Whereas previous studies of poverty and early modern theatre have concentrated on England and the criminal rogue, Poverty and Charity in Early Modern Theater and Performance takes a transnational approach, which reveals a greater range of attitudes and charitable practices regarding the poor than state poor laws and rogue books suggest. Close study of German and Latin beggar catalogues, popular songs performed in Italian piazzas, the Paduan actor-playwright Ruzante, the commedia dell’arte in both Italy and France, and Shakespeare demonstrate how early modern theatre and performance could reveal the gap between official policy and actual practices regarding the poor.

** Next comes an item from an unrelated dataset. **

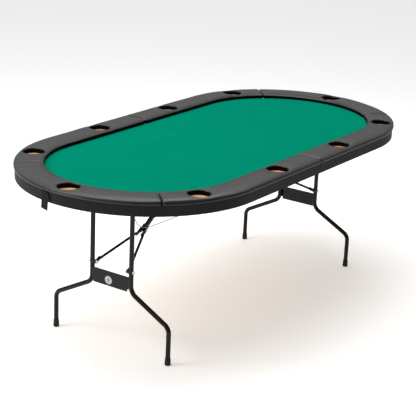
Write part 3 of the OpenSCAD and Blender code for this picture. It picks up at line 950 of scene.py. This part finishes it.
def make_wire(side, material):
    """The spring wire over a brace joint: a bail, two long legs and bent-in pivots."""
    curve = bpy.data.curves.new(f"{side}_spring_wire", "CURVE")
    curve.dimensions = "3D"
    spline = curve.splines.new("POLY")
    smooth = rounded_route(wire_route(side), WIRE_BEND * 0.9)
    spline.points.add(len(smooth) - 1)
    for point, p in zip(spline.points, smooth):
        point.co = (p.x * SIDES[side], p.y, p.z, 1)
    curve.bevel_depth = WIRE_R
    curve.bevel_resolution = 5
    curve.use_fill_caps = True
    curve.materials.append(material)
    temporary = bpy.data.objects.new(f"{side}_wire_curve", curve)
    bpy.context.scene.collection.objects.link(temporary)
    mesh = bpy.data.meshes.new_from_object(temporary.evaluated_get(bpy.context.evaluated_depsgraph_get()))
    bpy.data.objects.remove(temporary)
    piece = bpy.data.objects.new(f"{side}_spring_wire", mesh)
    bpy.context.scene.collection.objects.link(piece)
    mesh.polygons.foreach_set("use_smooth", [True] * len(mesh.polygons))
    bm = bmesh.new()
    bm.from_mesh(mesh)
    bmesh.ops.remove_doubles(bm, verts=bm.verts, dist=SAME_PLACE)
    bm.to_mesh(mesh)
    bm.free()
    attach(piece, f"{side}_wire_bail")
    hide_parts(f"{side}_brace_wire")


def rounded_route(points, radius, steps=6):
    """The route with each corner replaced by a short curve. A nearly straight corner is kept."""
    made = [points[0]]
    for before, corner, after in zip(points, points[1:], points[2:]):
        a, b = before - corner, after - corner
        if a.angle(b) > math.radians(176):
            made.append(corner)
            continue
        reach = min(radius, a.length * 0.48, b.length * 0.48)
        p, q = corner + a.normalized() * reach, corner + b.normalized() * reach
        for k in range(steps + 1):
            t = k / steps
            made.append(p * (1 - t) ** 2 + corner * 2 * t * (1 - t) + q * t**2)
    made.append(points[-1])
    return made


# ---------------------------------------------------------------- strap and patch, in millimetres
SKIRT_R = 528.5
STRAP_ANGLE = math.radians(180 - 8)
STRAP_W = 38.0
STRAP_T = 1.6
FASTENED_W = STRAP_W * 0.84
FASTENED_L = 41
FASTENED_TILT = math.radians(25)
FASTENED_TOP = (2.0, 735.0)  # across the skirt from the hanging strand, and height
RIB_HEIGHT = 0.16
YARN_HEIGHT = 0.07
PATCH_COLUMNS, PATCH_ROWS = 60, 36
PATCH_T = 1.25
PATCH_STITCH = (0.86, 0.93)  # the stitched border, as shares of the way from the middle to the edge


def strap_point(out, across, z):
    """A point beside the near end's skirt: out from its face, across it, at height z."""
    r = SKIRT_R + out
    a = STRAP_ANGLE + across / SKIRT_R
    return (-END_X + r * math.cos(a)) * MM, r * math.sin(a) * MM, z * MM


def webbing(name, route, width, material, ribs):
    """A woven strap: route is [(out, across, z, lean)], lean being the turn of its width from level."""
    rings = []
    count = 4 * ribs + 1
    for k, (out, across, z, lean) in enumerate(route):
        ring = []
        for face in (1, -1):
            order = range(count) if face == 1 else range(count - 1, -1, -1)
            for j in order:
                t = j / (count - 1) * 2 - 1
                rib = RIB_HEIGHT * math.cos(t * ribs * math.pi * 2) + YARN_HEIGHT * math.cos(k * math.pi)
                edge = 1 - 0.55 * abs(t) ** 12
                off = out + face * (STRAP_T / 2 * edge + rib * edge * 0.6)
                half = t * width / 2
                ring.append(strap_point(off, across + half * math.cos(lean), z + half * math.sin(lean)))
        rings.append(ring)
    n = len(rings[0])
    vertices = [p for ring in rings for p in ring]
    faces = []
    for k in range(len(rings) - 1):
        for j in range(n):
            m = (j + 1) % n
            faces.append((k * n + j, k * n + m, (k + 1) * n + m, (k + 1) * n + j))
    for k in (0, len(rings) - 1):
        half = n // 2
        for j in range(half - 1):
            a, b = k * n + j, k * n + j + 1
            faces.append((a, b, k * n + n - 2 - j, k * n + n - 1 - j))
    return add_piece(name, vertices, faces, material, "near_half")


def route_between(stops, step=1.6):
    """Points about every step millimetres on straight lines through the stops."""
    made = []
    for a, b in zip(stops, stops[1:]):
        length = math.dist(a[:3], b[:3])
        n = max(2, round(length / step))
        for k in range(n):
            t = k / n
            made.append(tuple(a[i] + (b[i] - a[i]) * t for i in range(4)))
    made.append(stops[-1])
    return made


def make_strap(material):
    """The strap's hanging strand, and behind it the strand that is fastened under the table."""
    hang = route_between(
        [(1.3, 0, 735.5, 0.0), (1.3, 0, 700, 0.0), (1.8, -0.5, 680, -0.05), (2.6, -1.5, 661.5, -0.12)]
    )
    piece = webbing("strap_hanging", hang, STRAP_W, material, ribs=9)
    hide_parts("closure_strap")
    across, top = FASTENED_TOP
    stops = []
    for share in (0, 0.15, 0.33, 0.66, 1):
        run = FASTENED_L * share
        lean = FASTENED_TILT * min(1, 3 * share)
        y, z = across + run * math.sin(FASTENED_TILT), top - run * math.cos(FASTENED_TILT)
        stops.append((3.3 + 0.4 * share, y, z, lean))
    piece = webbing("strap_fastened", route_between(stops), FASTENED_W, material, ribs=8)


def make_patch(material):
    """Soft half of a hook-and-loop fastener on the far skirt, with a raised stitched border."""
    low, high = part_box("strap_patch")
    columns, rows = PATCH_COLUMNS, PATCH_ROWS
    vertices, faces = [], []
    centre = (low + high) / 2
    size_y, size_z = high.y - low.y, high.z - low.z
    for layer in (0, 1):
        for i in range(columns + 1):
            for j in range(rows + 1):
                u, v = i / columns * 2 - 1, j / rows * 2 - 1
                y, z = centre.y + u * size_y / 2, centre.z + v * size_z / 2
                border = max(abs(u), 1 - (1 - abs(v)) * size_z / size_y)
                base = math.sqrt((SKIRT_R * MM) ** 2 - y**2) + END_X * MM
                loop = 0.16 * noise.noise(Vector((i * 0.9, j * 0.9, 1.7)))
                stitched = PATCH_STITCH[0] < border < PATCH_STITCH[1]
                stitch = 0.25 * math.cos(max(i, j) * math.pi) if stitched else 0.0
                thick = (PATCH_T + loop - stitch) * (1 - 0.6 * border**14) if layer == 0 else 0.05
                vertices.append((base + thick * MM, y, z))
    n = rows + 1
    other = (columns + 1) * n
    for layer in (0, 1):
        for i in range(columns):
            for j in range(rows):
                a = layer * other + i * n + j
                faces.append((a, a + n, a + n + 1, a + 1))
    for i in range(columns):
        for j in (0, rows):
            a = i * n + j
            faces.append((a, a + n, a + n + other, a + other))
    for j in range(rows):
        for i in (0, columns):
            a = i * n + j
            faces.append((a, a + 1, a + 1 + other, a + other))
    piece = add_piece("loop_patch", vertices, faces, material, "far_half")
    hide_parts("strap_patch")


# ---------------------------------------------------------------- badge, in metres
BADGE_RADII = (0.0198, 0.0187)
BADGE_SEGMENTS = 72
BADGE_RIM_SEGMENTS = 14
BADGE_FIELD = (  # (share of the radius, distance out from the leg panel)
    (0.2, 0.0001),
    (0.88, 0.0001),
    (0.88, 0.0009),
    (0.80, 0.00125),
    (0.6, 0.0014),
    (0.3, 0.00155),
    (0.12, 0.0016),
)
LOZENGE_RADII = (0.0098, 0.0115)
LOZENGE_SEGMENTS = 48
LOZENGE_LEVELS = ((1.0, 0.0012), (1.0, 0.0019), (0.82, 0.0022))  # (size, distance out)


def ring_faces(levels, around, closed=False):
    """Quads between rings of vertices, one ring after another, and back to the first if closed."""
    faces = []
    for i in range(levels if closed else levels - 1):
        a, b = i * around, (i + 1) % levels * around
        for k in range(around):
            m = (k + 1) % around
            faces.append((a + k, a + m, b + m, b + k))
    return faces


def badge_ring(share, out, back, centre):
    made = []
    for k in range(BADGE_SEGMENTS):
        a = 2 * math.pi * k / BADGE_SEGMENTS
        y = centre.y + share * BADGE_RADII[0] * math.cos(a)
        made.append((back - out, y, centre.z + share * BADGE_RADII[1] * math.sin(a)))
    return made


def make_badge(enamel, metal):
    """A plain oval badge: domed enamel field in a rolled metal rim, with a raised lozenge."""
    low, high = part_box("badge")
    centre, back = (low + high) / 2, high.x
    around = BADGE_SEGMENTS

    vertices = []
    for k in range(BADGE_RIM_SEGMENTS):
        t = 2 * math.pi * k / BADGE_RIM_SEGMENTS
        share, out = 0.93 + 0.07 * math.cos(t), 0.001 + 0.001 * math.sin(t)
        vertices += badge_ring(share, out, back, centre)
    faces = ring_faces(BADGE_RIM_SEGMENTS, around, closed=True)
    add_piece("badge_rim", vertices, faces, metal, "near_leg_frame")

    vertices = [p for share, out in BADGE_FIELD for p in badge_ring(share, out, back, centre)]
    last = len(BADGE_FIELD) - 1
    faces = ring_faces(len(BADGE_FIELD), around)
    for ring in (0, last):
        hub = len(vertices)
        vertices.append((back - BADGE_FIELD[ring][1], centre.y, centre.z))
        faces += [(hub, ring * around + k, ring * around + (k + 1) % around) for k in range(around)]
    piece = add_piece("badge_field", vertices, faces, enamel, "near_leg_frame")
    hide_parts("badge")

    vertices = []
    for scale, out in LOZENGE_LEVELS:
        for k in range(LOZENGE_SEGMENTS):
            a = 2 * math.pi * k / LOZENGE_SEGMENTS
            r = scale * (1 + 0.16 * math.cos(4 * a)) / (abs(math.cos(a)) + abs(math.sin(a)))
            y = centre.y + LOZENGE_RADII[0] * r * math.cos(a)
            vertices.append((back - out, y, centre.z + LOZENGE_RADII[1] * r * math.sin(a)))
    faces = ring_faces(len(LOZENGE_LEVELS), LOZENGE_SEGMENTS)
    faces.append(tuple(range(LOZENGE_SEGMENTS)))
    faces.append(tuple(range(len(vertices) - LOZENGE_SEGMENTS, len(vertices))))
    add_piece("badge_lozenge", vertices, faces, metal, "near_leg_frame")


# ---------------------------------------------------------------- CAD nodes
BEVEL_WIDTHS = {
    "skirt": 0.0012,
    "deck_board": 0.0008,
    "fold_batten": 0.0015,
    "leg_panel": 0.0004,
    "foot_caps": 0.0006,
}
BEVEL_SEGMENTS = 2
BEVEL_ANGLE = math.radians(40)


def dress_cad_nodes(materials):
    """Every CAD node gets its slot's material, and the larger ones a small bevel on their edges."""
    slots = {row["node"]: row["material_slot"] for row in frame["record"]["subparts"]}
    for name, node in NODES.items():
        node.data.materials.clear()
        node.data.materials.append(materials[slots[name]])
        kind = name.removeprefix("near_").removeprefix("far_")
        if kind in BEVEL_WIDTHS:
            bevel = node.modifiers.new("bevel", "BEVEL")
            bevel.width = BEVEL_WIDTHS[kind]
            bevel.segments = BEVEL_SEGMENTS
            bevel.limit_method = "ANGLE"
            bevel.angle_limit = BEVEL_ANGLE


make_camera()
make_studio()
MATERIALS = make_materials()
make_pads(MATERIALS)
for table_side in SIDES:
    make_felt(table_side, MATERIALS["felt"])
    make_wire(table_side, MATERIALS["wire_steel"])
make_strap(MATERIALS["webbing"])
make_patch(MATERIALS["webbing"])
make_badge(MATERIALS["badge_enamel"], MATERIALS["badge_metal"])
dress_cad_nodes(MATERIALS)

The actor-based theatre and performance traditions examined in this study, which persistently explore felt connections between the itinerant actor and the vagabond beggar, evoke the poor through complex and variegated forms of imagination, thought, and feeling. Early modern theatre does not simply reflect the social ills of hunger, poverty, and degradation, but works them through the forms of poverty, involving displacement, condensation, exaggeration, projection, fictionalization, and marginalization. As the critical mass of medieval charity was put into question, the beggar-almsgiver encounter became more like a performance. But it was not a performance whose script was prewritten as the inevitable exposure of the dissembling beggar. Just as people’s attitudes toward the poor could rapidly change from skepticism to sympathy during famines and times of acute need, fictions of performance such as Edgar’s dazzling impersonation of a mad beggar in Shakespeare’s King Lear could prompt responses of sympathy and even radical calls for economic redistribution.